The Praxis writer’s collective issued the book as a response to the growing influence of libertarianism in American politics. The rise of a militant right-wing conservative movement that has adopted large chunks of the libertarian agenda is a sign that the time of political sorting and reckoning is at hand.  Avowed libertarian Sen. Rand Paul and Ayn Rand admirer and 2012 vice-presidential candidate Rep. Paul Ryan are the current leading contenders for the 2016 GOP presidential nomination.  This is a very live issue.

Speaking with the Pope’s authorization, Cardinal Maradiaga stated: “The libertarian deregulation of the market is much to the disadvantage of the poor.  This economy kills. This is what the Pope is saying.  Elimination of the structural causes of poverty is a matter of urgency that can no longer be postponed.  We are no longer to trust the blind forces and the ‘invisible hand’ of the market … that became the thief from the world’s poor.”

The Cardinal’s brief was to explicate Pope Francis’ Evangilii Gaudium (“The Joy of the Gospel”), which is the first official doctrinal statement from the newly installed pontiff. The Pope placed his exhortation in context as simply a contemporary restatement of the traditional social doctrine of the Church, dating back to ancient times, and in its modern form to Pope Leo XIII’s encyclical Rerum Novarum of 1891.  Every Pope since then has upheld the rights of workers to join unions and the social necessity and political duty to provide a living wage and decent working conditions to all.

Pope Francis writes: “In this context, some people continue to defend trickle-down theories which assume that economic growth, encouraged by a free market, will inevitably succeed in bringing about greater justice and inclusiveness in the world.
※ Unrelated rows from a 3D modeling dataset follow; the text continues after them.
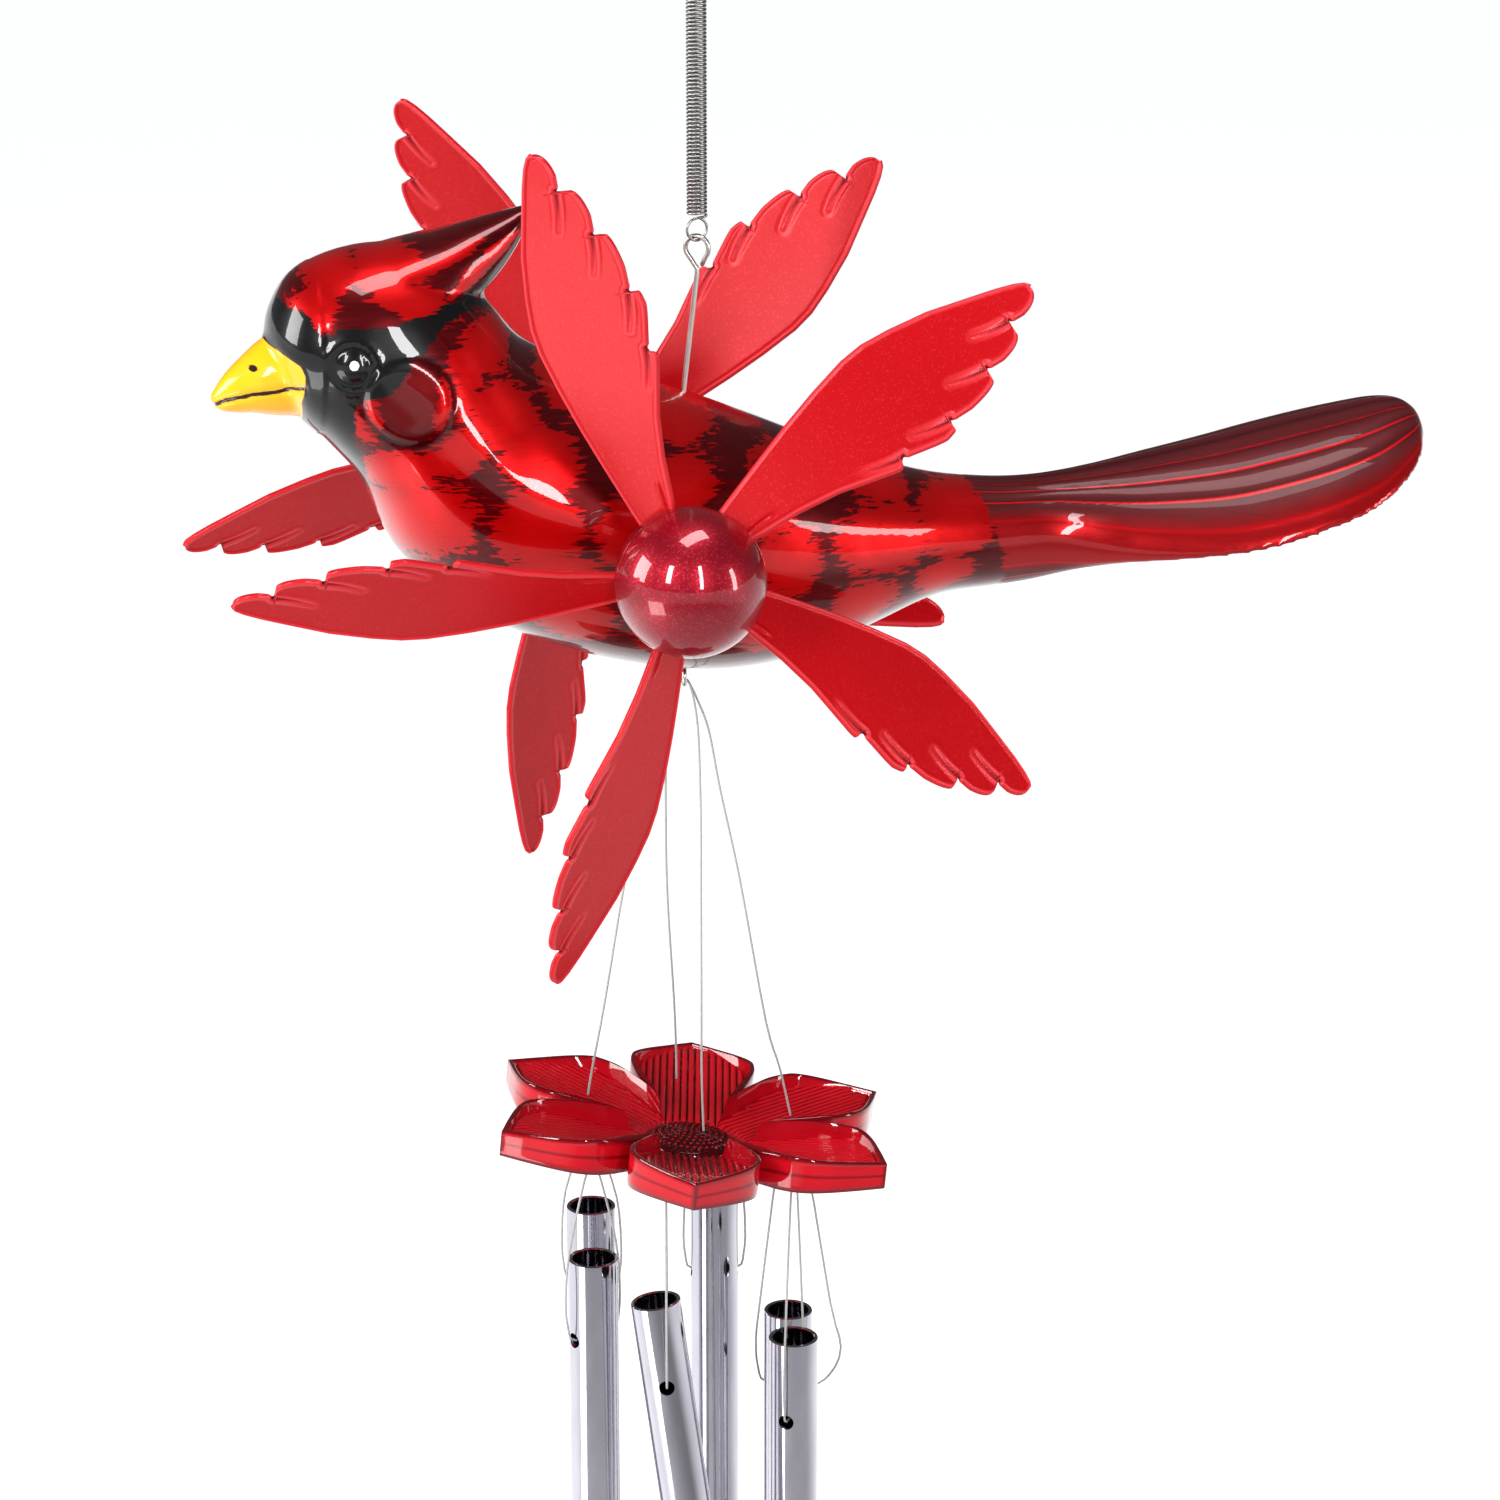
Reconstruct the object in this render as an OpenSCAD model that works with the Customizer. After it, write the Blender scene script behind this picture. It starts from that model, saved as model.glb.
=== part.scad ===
// Hanging bird whirligig: a spring-hung bird body with a five-bladed spinning
// wing on each side, and a flower disc of chime tubes strung below it.
// The origin is the inside top of the hanging hook. +Z is up, the beak points
// to -X and the tail to +X, and the wing axle lies along Y.

/* [Hook and spring] */
// Diameter of the hanging hook's wire
hook_wire = 2; // [1.5:0.1:2.5]
// Inside radius of the hook's upper bend
hook_inner_r = 7; // [6:0.5:8]
// Outside diameter of the spring's coil
spring_od = 5.2; // [4.8:0.1:5.6]
// Diameter of the spring's wire
spring_wire = 0.75; // [0.6:0.05:0.9]
// Length of the spring's coil
spring_length = 69; // [66:0.5:70]

/* [Bird body] */
// Wall thickness of the two body shells
shell_wall = 1.8; // [1.4:0.1:2.4]
// Diameter of the wire that carries the bird
hanger_wire_d = 1.3; // [1:0.1:1.6]
// Diameter of the wing axle
axle_d = 4; // [3:0.1:4.4]

/* [Wings] */
// Distance from one wing's blade plane to the other's
wing_spacing = 111.7; // [108:0.1:116]
// Angle between a blade and its plane of turning
blade_pitch = 39; // [32:0.5:44]
// Thickness of a blade
blade_thickness = 1.6; // [1.2:0.1:1.8]
// Radius of the round hub
hub_r = 17.8; // [17:0.1:18.5]
// Wall thickness of the hub
hub_wall = 2; // [1.6:0.1:2.4]
// Turn of the left wing about the axle
left_wing_turn = 36.95; // [0:0.05:72]
// Turn of the right wing about the axle
right_wing_turn = 63.6; // [0:0.05:72]

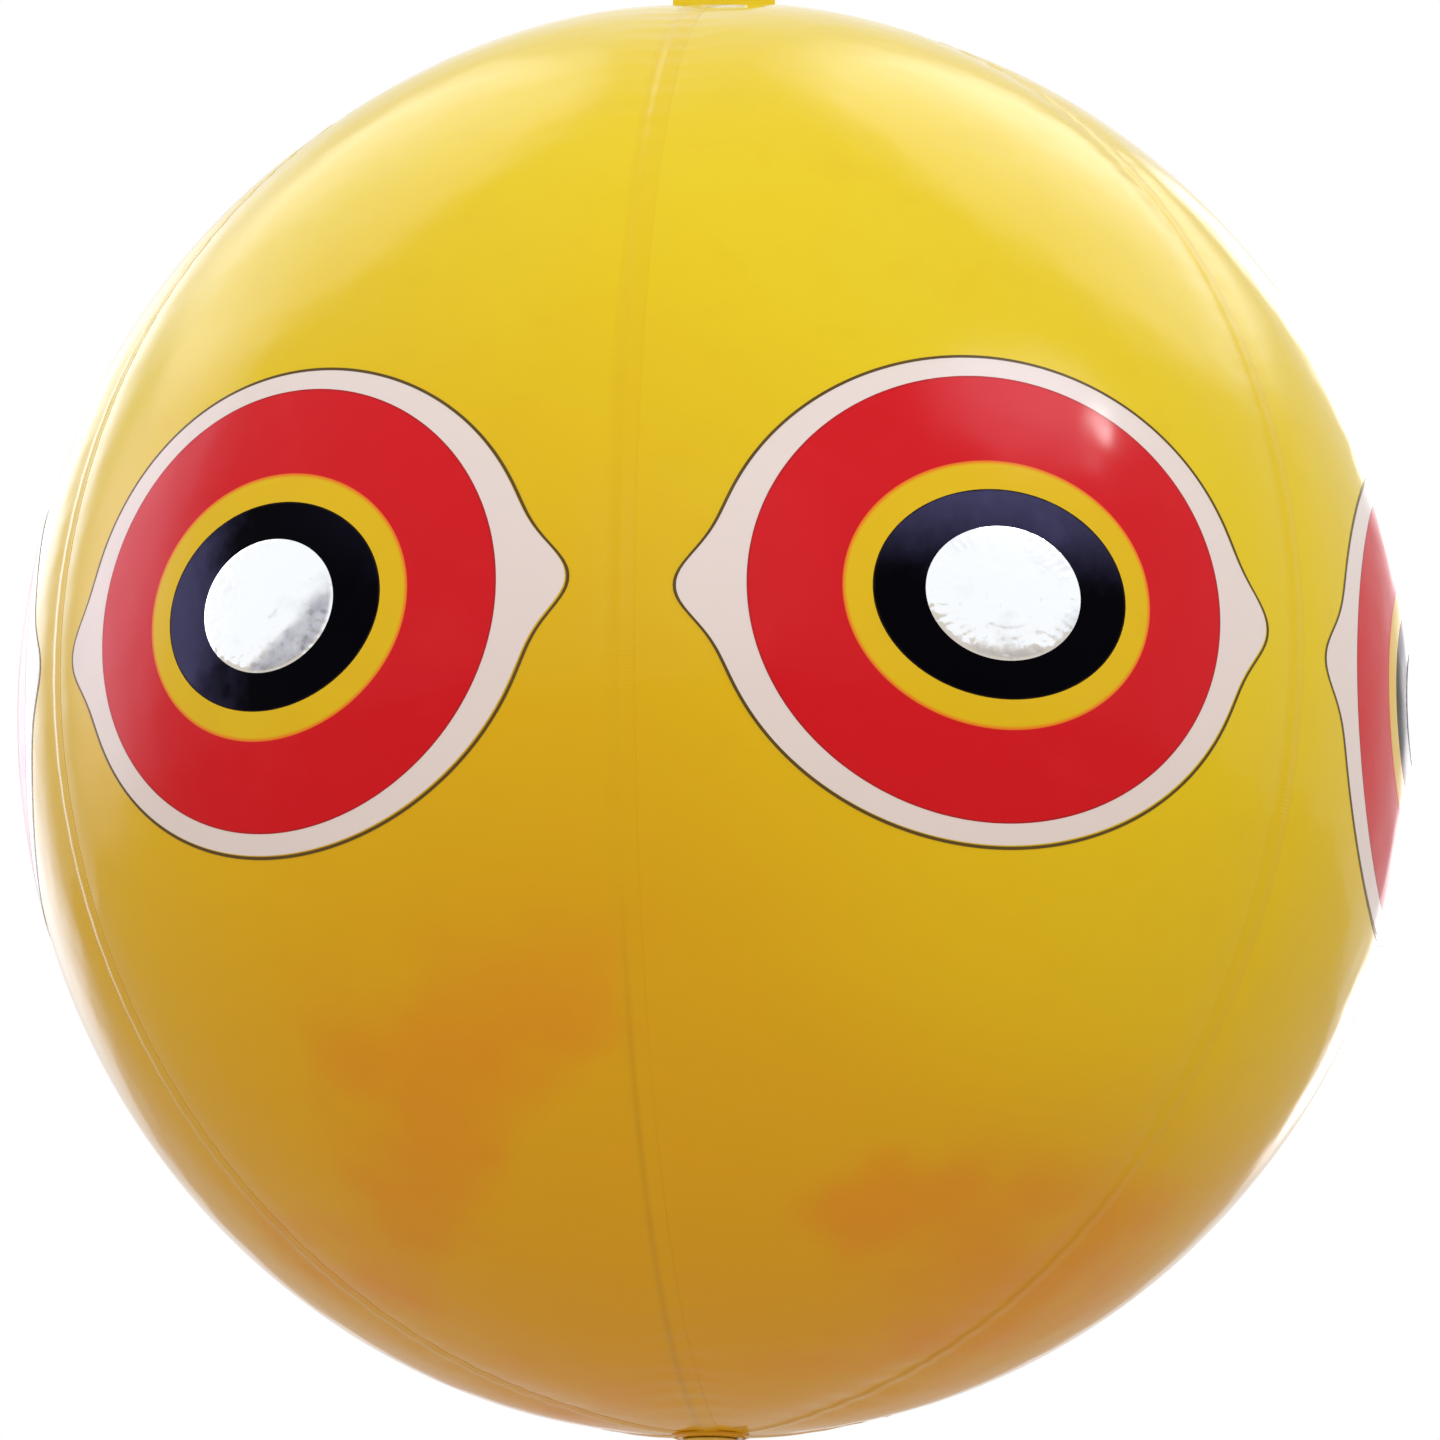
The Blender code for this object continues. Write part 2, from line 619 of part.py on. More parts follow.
def build():
    """Build every piece and hang it on the body that carries it."""
    clear_scene()
    parts = new_collection("bird_scare_balloon")
    cutters = new_collection("cutters")
    vinyl = make_material("yellow_vinyl", (0.72, 0.50, 0.03), 0.22)
    valve_vinyl = make_material("valve_vinyl", (0.72, 0.48, 0.05), 0.35)
    plated = make_material("plated_eyelet", (0.75, 0.74, 0.70), 0.25, 1.0)
    finishes = {
        "white": make_material("white_print", (0.75, 0.68, 0.68), 0.3),
        "red": make_material("red_print", (0.60, 0.015, 0.02), 0.25),
        "yellow": make_material("yellow_print", (0.75, 0.40, 0.02), 0.25),
        "black": make_material("black_print", (0.01, 0.01, 0.02), 0.2),
        "foil": make_material("foil", (0.9, 0.9, 0.9), 0.1, 1.0),
    }
    ball = add_empty("ball", parts, (0.0, 0.0, PIVOT_HEIGHT))
    valve = add_empty("valve", parts, (0.0, 0.0, VALVE_HEIGHT), ball)
    plug = add_empty("plug", parts, (0.0, 0.0, VALVE_HEIGHT - HEAD_SEAT), valve)
    hinge = (0.0, FLAP_RADIUS + FLAP_TAB, VALVE_HEIGHT - FLAP_SEAT)
    flap = add_empty("flap", parts, hinge, valve)
    build_panels(parts, ball, vinyl)
    build_eyes(parts, cutters, ball, finishes)
    build_patches(parts, ball, vinyl)
    build_tab_foot(parts, ball, vinyl)
    build_tab(parts, vinyl)
    build_eyelet(parts, plated)
    build_valve_flange(parts, ball, valve_vinyl)
    build_valve_stem(parts, valve, valve_vinyl)
    build_plug(parts, plug, valve_vinyl)
    build_strap(parts, valve, valve_vinyl)
    build_flap(parts, flap, valve_vinyl)


build()
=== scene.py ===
"""Bird scare balloon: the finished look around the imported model.

Metres, +Z up. The origin is the centre of the eyelet in the hanging tab.
The ball is six welded gores of glossy vinyl. Each gore carries one printed eye with a foil pupil.
Azimuth is counted from -Y, where the seam between gores 1 and 6 runs, towards +X.
"""

from __future__ import annotations

import logging
import math
from dataclasses import dataclass
from enum import Enum
from typing import Any, Sequence

import bmesh
import bpy
import numpy as np
from mathutils import Matrix, Vector

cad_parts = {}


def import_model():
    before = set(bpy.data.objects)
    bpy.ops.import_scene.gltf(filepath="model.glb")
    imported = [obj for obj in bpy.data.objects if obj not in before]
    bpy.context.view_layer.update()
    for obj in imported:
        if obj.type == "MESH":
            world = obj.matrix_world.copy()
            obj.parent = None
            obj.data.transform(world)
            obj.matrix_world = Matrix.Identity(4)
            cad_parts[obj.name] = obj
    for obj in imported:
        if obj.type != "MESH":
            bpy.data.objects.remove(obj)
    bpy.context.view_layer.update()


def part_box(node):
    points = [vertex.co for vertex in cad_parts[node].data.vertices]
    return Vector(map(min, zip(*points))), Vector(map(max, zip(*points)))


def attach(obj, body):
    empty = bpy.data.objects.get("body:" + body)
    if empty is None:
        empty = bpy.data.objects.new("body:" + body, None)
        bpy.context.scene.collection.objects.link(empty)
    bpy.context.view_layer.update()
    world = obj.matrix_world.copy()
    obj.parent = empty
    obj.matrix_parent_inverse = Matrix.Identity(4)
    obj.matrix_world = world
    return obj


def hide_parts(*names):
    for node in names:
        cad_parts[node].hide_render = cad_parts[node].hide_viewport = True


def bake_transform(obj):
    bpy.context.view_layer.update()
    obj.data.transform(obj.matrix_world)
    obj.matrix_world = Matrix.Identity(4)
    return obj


LOG = logging.getLogger("balloon")
MM = 0.001
HALF_TURN = math.pi
FULL_TURN = 2 * math.pi
GORES = 6
HALF_GORE = HALF_TURN / GORES
MERGE_DISTANCE = 0.002 * MM
SHARP_EDGE = math.radians(38)
MOST_ROUNDING = 0.45

WHITE_LIGHT = (1.0, 1.0, 1.0, 1.0)

Colour = tuple[float, float, float]
Point = tuple[float, float]
Span = tuple[float, float]  # where a smooth rise starts and ends
Grain = tuple[float, ...]  # a noise's scale, detail and seed
Sockets = dict[Any, Any] | None
Mesh = bpy.types.Mesh
Material = bpy.types.Material


class Body(Enum):
    """The bodies that pieces ride on."""

    HANGER = "hanger"
    BALL = "ball"
    VALVE = "valve"
    PLUG = "plug"
    FLAP = "flap"


class Slot(Enum):
    """The record's material slots."""

    VINYL = "yellow_vinyl"
    WHITE = "white_print"
    RED = "red_print"
    AMBER = "yellow_print"
    BLACK = "black_print"
    FOIL = "foil"
    METAL = "eyelet_metal"
    VALVE = "valve_vinyl"


@dataclass(frozen=True)
class Bend:
    """Where a piece bends into another body."""

    body: Body
    start: tuple[float, float, float]
    end: tuple[float, float, float]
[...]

This opinion, which has never been confirmed by the facts, expresses a crude and naïve trust in the goodness of those wielding economic power and in the sacralised workings of the prevailing economic system. Meanwhile, the excluded are still waiting.”

Pope Francis hammers at the injustice of growing inequality. He sees this income gap as a “result of ideologies which defend the absolute autonomy of the marketplace.  In this system, which tends to devour everything that stands in the way of increased profits, whatever is fragile, like the environment, is defenseless before the interests of a deified market, which becomes the only rule.”

He also speaks of growing corruption of public morals as the world is bent to serve the interests of an elite global capitalist class, whose indifference to the poor sets the tone for the culture at large.  He specifically points to “self-serving tax evasion” as an outcome of a harmful ideology that knows no limits.  The Pope is unambiguous on this topic: the ‘invisible hand’ of capitalism is not the hand of God.

American culture seems to be fertile ground for libertarian ideology. Our hyper-competitive and narcissistic society fosters Ayn Randian libertarianism, which ultimately amounts to an adolescent dream of a Nietzschean world of self-appointed overlords without social limits or legal constraints on their self-centered actions.

Libertarian economic conditions constituted the norm in the first Gilded Age of ‘laissez faire’ capitalism, the McKinley Era at the end of the 19th century, for which the libertarian/conservative movements seem to still pine. That was a time when there were minimal taxes on corporations, no taxes on the wealthy to support social services, no worker’s rights, no EPA environmental regulations, no minimum wage, no social safety net to prevent families from tumbling precipitously from marginal employment and insecure housing into abject penury and homelessness.  That’s the historical reality that libertarianism actually delivers.

We are still recovering from the latest crisis consequent to a 30-year spree of unregulated capitalism of the kind touted in libertarian economic doctrine. One would think the recent global financial system meltdown would have finally buried the quaint libertarian notion that markets are self-regulating. Even the high priest of free market fundamentalist economic orthodoxy, former Fed Chair Alan Greenspan, a devoted Ayn Rand libertarian, recanted publicly on this point. He testified before Congress in 2008, as the ashes were still falling from the ceiling in the aftermath of the bonfire incinerating the wealth of an entire generation: “Our model could not comprehend this outcome…”

This false religion should be dead. Only plutocratic money keeps it alive.